EXERCISE INSTRUCTIONS:
Restate the complete material exactly.
>> Start
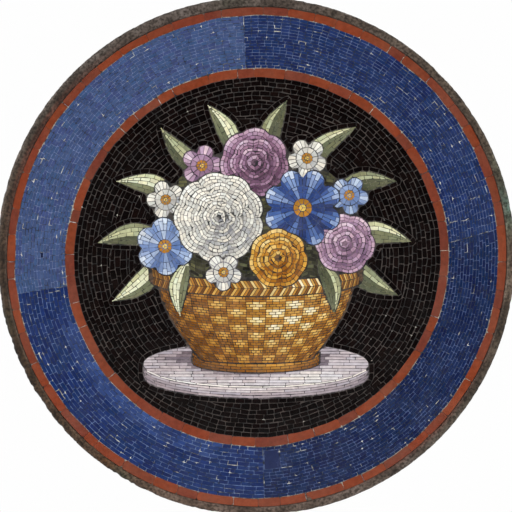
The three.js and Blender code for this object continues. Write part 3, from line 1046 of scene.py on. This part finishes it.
def courses(place, rows, length, shades, share=(0.0, 1.0), jitter=0.12):
    """Tesserae in rows: place(s, t) is the spot at s along and t across the rows, shades(s, t) its colour."""
    start, end = share
    tiles = []
    for row in range(rows):
        low, high = row / rows, (row + 1) / rows
        middle = (low + high) / 2
        track = [place(start + (end - start) * i / 24, middle) for i in range(25)]
        run = sum(math.dist(a, b) for a, b in zip(track, track[1:]))
        count = max(1, round(run / length))
        shift = 0.5 if row % 2 else 0
        cuts = [i + shift + rng.uniform(-jitter, jitter) for i in range(count)]
        cuts = [0] + [c for c in cuts if SHORTEST < c < count - SHORTEST] + [count]
        cuts = [start + (end - start) * c / count for c in cuts]
        for a, b in zip(cuts, cuts[1:]):
            outline = [settle(*place(s, t)) for s, t in ((a, low), (b, low), (b, high), (a, high))]
            tiles.append((outline, shades((a + b) / 2, middle)))
    return tiles


def nipped(tiles, loops, side, overlap=0.0):
    """The tesserae cut to what lies inside these loops, with side at 1, or outside them, with side at -1."""
    dense = [with_midpoints(counter_clockwise(outline), 0.5) for outline, _ in tiles]
    depths = side * depth_inside(np.array([p for outline in dense for p in outline]), loops) + overlap
    result, first = [], 0
    for outline, (_, colour) in zip(dense, tiles):
        values = depths[first:first + len(outline)]
        first += len(outline)
        kept = outline if values.min() > 0 else clipped(outline, list(values))
        if len(kept) > 2:
            result.append((kept, colour))
    return result


def lay_area(piece_name, tiles, slot, nodes, joint_tint):
    """Sets one area of the picture, its tesserae nipped to the outlines of these nodes."""
    setting = Setting(PICTURE_JOINT, joint_tint)
    for outline, colour in nipped(tiles, [loop for name in nodes for loop in areas[name]], 1, OVERLAP):
        setting.add(outline, colour)
    setting.lay(piece_name, PICTURE_SMALTO, slot, *nodes)


PICTURE_SMALTO = smalto("drawn_smalto_ground_flat", "#a59d90", 0.1)


def marble(share, x):
    """A veined marble tone."""
    vein = 0.16 * noise.noise(Vector((x / 3, share * 9, 2)))
    return varied(tone(MARBLE, share + vein), 0.07)


def plinth_top_tiles():
    """The slab's top, darker under the foot ring and in the shadow, brighter at the right."""
    p, foot = PLINTH, BASKET_FOOT

    def place(s, t):
        return p["x"] + p["half_width"] * (2 * s - 1), p["y"] + p["half_depth"] * (2 * t - 1)

    def shades(s, t):
        x, y = place(s, t)
        bulge = foot["sag"] * math.sqrt(max(0, 1 - (x / foot["half_width"]) ** 2))
        foot_line = foot["y"] - foot["height"] / 2 - bulge
        under = math.exp(-max(0, foot_line - y) / 0.55) * (abs(x) < 9.3)
        cast = bell(x, -9.6, 3.0) * bell(y, -13.9, 0.95)
        glow = bell(x, 6.5, 4.5) * bell(y, -16.2, 0.9)
        return marble(0.72 - 0.24 * t + 0.34 * glow - 0.44 * max(under, cast), x)

    return courses(place, round(2 * p["half_depth"] / ROD), 2.3, shades, jitter=0.3)


def plinth_side_tiles():
    """The slab's edge, with a cream arris along its top."""
    p = PLINTH

    def place(s, t):
        turn = math.pi * (1 + s)
        dip = p["half_depth"] * math.sin(turn)
        return p["x"] + p["half_width"] * math.cos(turn), p["y"] + dip - p["edge"] * (1 - t)

    def shades(s, t):
        bright = 1.0 if t > 0.8 else 0.2 + 0.3 * t + 0.25 * math.sin(math.pi * s) ** 2
        return marble(bright, 15 * s)

    return courses(place, round(p["edge"] / EDGE_ROD), 2.6, shades, jitter=0.25)


lay_area("plinth_top_rods", plinth_top_tiles(), "lilac_grey_smalti", ["plinth_top"], "#7f7479")
lay_area("plinth_side_rods", plinth_side_tiles(), "lilac_grey_smalti", ["plinth_side"], "#6e6469")


# ---- Basket ----
# Wicker in ochre and gold smalto: a bowed body woven over and under its stakes, a braided rim that sags
# towards the eye, and a plain foot ring. Three rows of tesserae make one strand, light where it bulges and
# brown where it dives.

BASKET = {"bottom": -13.9, "top": -3.0, "bottom_half": 7.6, "top_half": 13.2, "foot_sag": 0.55,
          "rim_sag": 2.2}
BASKET_RIM = {"y": -2.2, "half_width": 14.4, "height": 2.1, "sag": 2.2}
WICKER = ["#3a200d", "#5d3715", "#85531f", "#ad752c", "#c8923f", "#e0b563", "#f2d795", "#fdf0cb"]
STAKES = 15
STRANDS = 9
STRAND_ROWS = 3
PLAITS = 34
LANES = 3
# The braid's two rows: lower and upper edge, the strands' lean, how far they are moved on, how much darker.
BRAID_ROWS = [(0.0, 0.5, 0.5, 0, 0.1), (0.5, 1.0, -0.5, 0.5, 0.0)]
LIGHT_FROM = 0.3


def basket_place(s, t):
    """s runs round the front from left to right, t from the bottom to the top."""
    b = BASKET
    turn = math.pi * (s - 0.5)
    half = b["bottom_half"] + (b["top_half"] - b["bottom_half"]) * math.sin(max(0, t) * math.pi / 2)
    sag = b["foot_sag"] + (b["rim_sag"] - b["foot_sag"]) * t
    return half * math.sin(turn), b["bottom"] + (b["top"] - b["bottom"]) * t - sag * math.cos(turn)


def round_light(s, t=0.6):
    """Light on a round body: broad and soft, with one bright place above and right of the middle."""
    facing = max(0, math.cos(math.pi * (s - 0.5) - LIGHT_FROM))
    return 0.14 + 0.56 * facing ** 1.5 + 0.4 * bell(s, 0.62, 0.11) * bell(t, 0.66, 0.26)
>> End
OUTPUT:
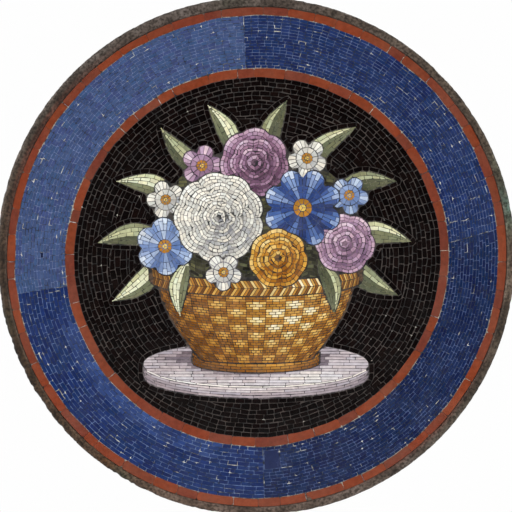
The three.js and Blender code for this object continues. Write part 3, from line 1046 of scene.py on. This part finishes it.
def courses(place, rows, length, shades, share=(0.0, 1.0), jitter=0.12):
    """Tesserae in rows: place(s, t) is the spot at s along and t across the rows, shades(s, t) its colour."""
    start, end = share
    tiles = []
    for row in range(rows):
        low, high = row / rows, (row + 1) / rows
        middle = (low + high) / 2
        track = [place(start + (end - start) * i / 24, middle) for i in range(25)]
        run = sum(math.dist(a, b) for a, b in zip(track, track[1:]))
        count = max(1, round(run / length))
        shift = 0.5 if row % 2 else 0
        cuts = [i + shift + rng.uniform(-jitter, jitter) for i in range(count)]
        cuts = [0] + [c for c in cuts if SHORTEST < c < count - SHORTEST] + [count]
        cuts = [start + (end - start) * c / count for c in cuts]
        for a, b in zip(cuts, cuts[1:]):
            outline = [settle(*place(s, t)) for s, t in ((a, low), (b, low), (b, high), (a, high))]
            tiles.append((outline, shades((a + b) / 2, middle)))
    return tiles


def nipped(tiles, loops, side, overlap=0.0):
    """The tesserae cut to what lies inside these loops, with side at 1, or outside them, with side at -1."""
    dense = [with_midpoints(counter_clockwise(outline), 0.5) for outline, _ in tiles]
    depths = side * depth_inside(np.array([p for outline in dense for p in outline]), loops) + overlap
    result, first = [], 0
    for outline, (_, colour) in zip(dense, tiles):
        values = depths[first:first + len(outline)]
        first += len(outline)
        kept = outline if values.min() > 0 else clipped(outline, list(values))
        if len(kept) > 2:
            result.append((kept, colour))
    return result


def lay_area(piece_name, tiles, slot, nodes, joint_tint):
    """Sets one area of the picture, its tesserae nipped to the outlines of these nodes."""
    setting = Setting(PICTURE_JOINT, joint_tint)
    for outline, colour in nipped(tiles, [loop for name in nodes for loop in areas[name]], 1, OVERLAP):
        setting.add(outline, colour)
    setting.lay(piece_name, PICTURE_SMALTO, slot, *nodes)


PICTURE_SMALTO = smalto("drawn_smalto_ground_flat", "#a59d90", 0.1)


def marble(share, x):
    """A veined marble tone."""
    vein = 0.16 * noise.noise(Vector((x / 3, share * 9, 2)))
    return varied(tone(MARBLE, share + vein), 0.07)


def plinth_top_tiles():
    """The slab's top, darker under the foot ring and in the shadow, brighter at the right."""
    p, foot = PLINTH, BASKET_FOOT

    def place(s, t):
        return p["x"] + p["half_width"] * (2 * s - 1), p["y"] + p["half_depth"] * (2 * t - 1)

    def shades(s, t):
        x, y = place(s, t)
        bulge = foot["sag"] * math.sqrt(max(0, 1 - (x / foot["half_width"]) ** 2))
        foot_line = foot["y"] - foot["height"] / 2 - bulge
        under = math.exp(-max(0, foot_line - y) / 0.55) * (abs(x) < 9.3)
        cast = bell(x, -9.6, 3.0) * bell(y, -13.9, 0.95)
        glow = bell(x, 6.5, 4.5) * bell(y, -16.2, 0.9)
        return marble(0.72 - 0.24 * t + 0.34 * glow - 0.44 * max(under, cast), x)

    return courses(place, round(2 * p["half_depth"] / ROD), 2.3, shades, jitter=0.3)


def plinth_side_tiles():
    """The slab's edge, with a cream arris along its top."""
    p = PLINTH

    def place(s, t):
        turn = math.pi * (1 + s)
        dip = p["half_depth"] * math.sin(turn)
        return p["x"] + p["half_width"] * math.cos(turn), p["y"] + dip - p["edge"] * (1 - t)

    def shades(s, t):
        bright = 1.0 if t > 0.8 else 0.2 + 0.3 * t + 0.25 * math.sin(math.pi * s) ** 2
        return marble(bright, 15 * s)

    return courses(place, round(p["edge"] / EDGE_ROD), 2.6, shades, jitter=0.25)


lay_area("plinth_top_rods", plinth_top_tiles(), "lilac_grey_smalti", ["plinth_top"], "#7f7479")
lay_area("plinth_side_rods", plinth_side_tiles(), "lilac_grey_smalti", ["plinth_side"], "#6e6469")


# ---- Basket ----
# Wicker in ochre and gold smalto: a bowed body woven over and under its stakes, a braided rim that sags
# towards the eye, and a plain foot ring. Three rows of tesserae make one strand, light where it bulges and
# brown where it dives.

BASKET = {"bottom": -13.9, "top": -3.0, "bottom_half": 7.6, "top_half": 13.2, "foot_sag": 0.55,
          "rim_sag": 2.2}
BASKET_RIM = {"y": -2.2, "half_width": 14.4, "height": 2.1, "sag": 2.2}
WICKER = ["#3a200d", "#5d3715", "#85531f", "#ad752c", "#c8923f", "#e0b563", "#f2d795", "#fdf0cb"]
STAKES = 15
STRANDS = 9
STRAND_ROWS = 3
PLAITS = 34
LANES = 3
# The braid's two rows: lower and upper edge, the strands' lean, how far they are moved on, how much darker.
BRAID_ROWS = [(0.0, 0.5, 0.5, 0, 0.1), (0.5, 1.0, -0.5, 0.5, 0.0)]
LIGHT_FROM = 0.3


def basket_place(s, t):
    """s runs round the front from left to right, t from the bottom to the top."""
    b = BASKET
    turn = math.pi * (s - 0.5)
    half = b["bottom_half"] + (b["top_half"] - b["bottom_half"]) * math.sin(max(0, t) * math.pi / 2)
    sag = b["foot_sag"] + (b["rim_sag"] - b["foot_sag"]) * t
    return half * math.sin(turn), b["bottom"] + (b["top"] - b["bottom"]) * t - sag * math.cos(turn)


def round_light(s, t=0.6):
    """Light on a round body: broad and soft, with one bright place above and right of the middle."""
    facing = max(0, math.cos(math.pi * (s - 0.5) - LIGHT_FROM))
    return 0.14 + 0.56 * facing ** 1.5 + 0.4 * bell(s, 0.62, 0.11) * bell(t, 0.66, 0.26)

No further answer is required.